Dunkle Färbung, Mandelmilchnase, geröstetes Zitronengras und etwas Vetyver machen klar, dass es sich bei diesem zweieinhalb Jahre im Fass gereiften Cognac nicht um einen einfachen Einsteigerstoff handelt. Wie in Embryonalstellung sind hier schon alles Anlagen der lange gereiften Großcognacs des Hauses erkennbar.

2. VSOP

Zwischen im Schnitt zehn Jahre alt sind die Eaux de Vies in diesem VSOP. Der Cognac ist elegant, weich und lang, bringt mit seiner Grande Champagne Herkunft einen ganzen Schwung blumiger Noten in die Nase und lässt sich mit einigen gelbfruchtigen Aromen aus dem Bereich Quitten, Marillen, bis hin zur Mango nicht lumpen.

3. Napoleon

Der Napoleon besteht aus Bränden, deren jüngster ganze fünfzehn Jahre im Eichenholz zubrachte. Rund und holzig, mit ausgeprägterem Röst- und Schokoladenton, etwas Rauch, viel Dörrobst und gut entwickeltem Rancio.

4. XO GC

Ganz anders als der Napoleon ist der erste XO von Voyer. Die Komposition mit den gegenüber dem Napoleon noch älteren Bränden hat die Erkennbarkeit einzelner Aromen fast völlig aufgehoben, der Cognac ist trotz zunehmender Komplexität raffinierter und rassiger, wirkt beweglicher und eleganter als der Napoleon.

5. XO GC Gold

Der jüngste Brand hat hier 25 Jahre hinter sich gebracht. Noch wuchtiger, noch dichter als der normale XO ist der XO Gold, die Komponenten schwimmen schillernd ineinander und sind so dicht miteinander verwoben, dass der Cognac sehr viel Luft braucht, um sich angemessen entfalten zu können.

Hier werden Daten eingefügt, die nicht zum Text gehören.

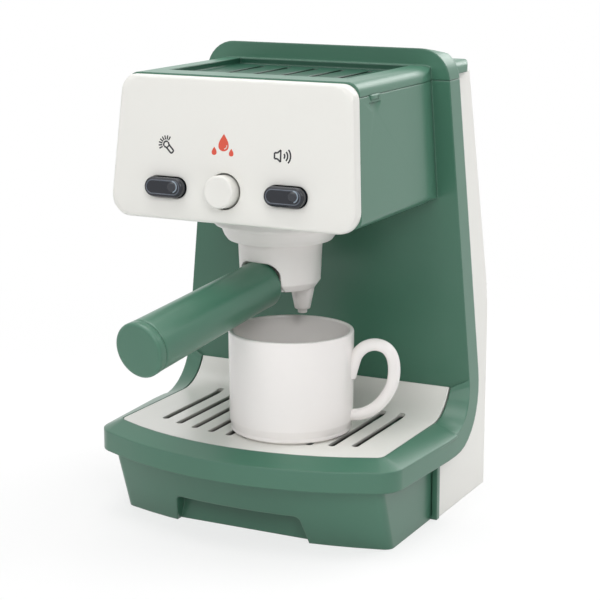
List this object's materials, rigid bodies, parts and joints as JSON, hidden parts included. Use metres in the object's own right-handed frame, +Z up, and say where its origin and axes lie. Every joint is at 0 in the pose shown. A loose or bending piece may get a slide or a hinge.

Die Gewürze der Malabarküste finden sich hier vereinigt, gebackene Banane, alter Honig, Nougat de Montélimar, eine leichte Pilznote, orientalische Süßspeisen, Orangenschale.

6. XO GC Extra

Vollends in den orientalischen Bann zieht der XO Extra, der mit seiner Nase einem kleinen Opiumrausch nicht nachsteht. Safran, Curry, Orangenschale und ein hitziges, Durst verursachendes Nachklingen.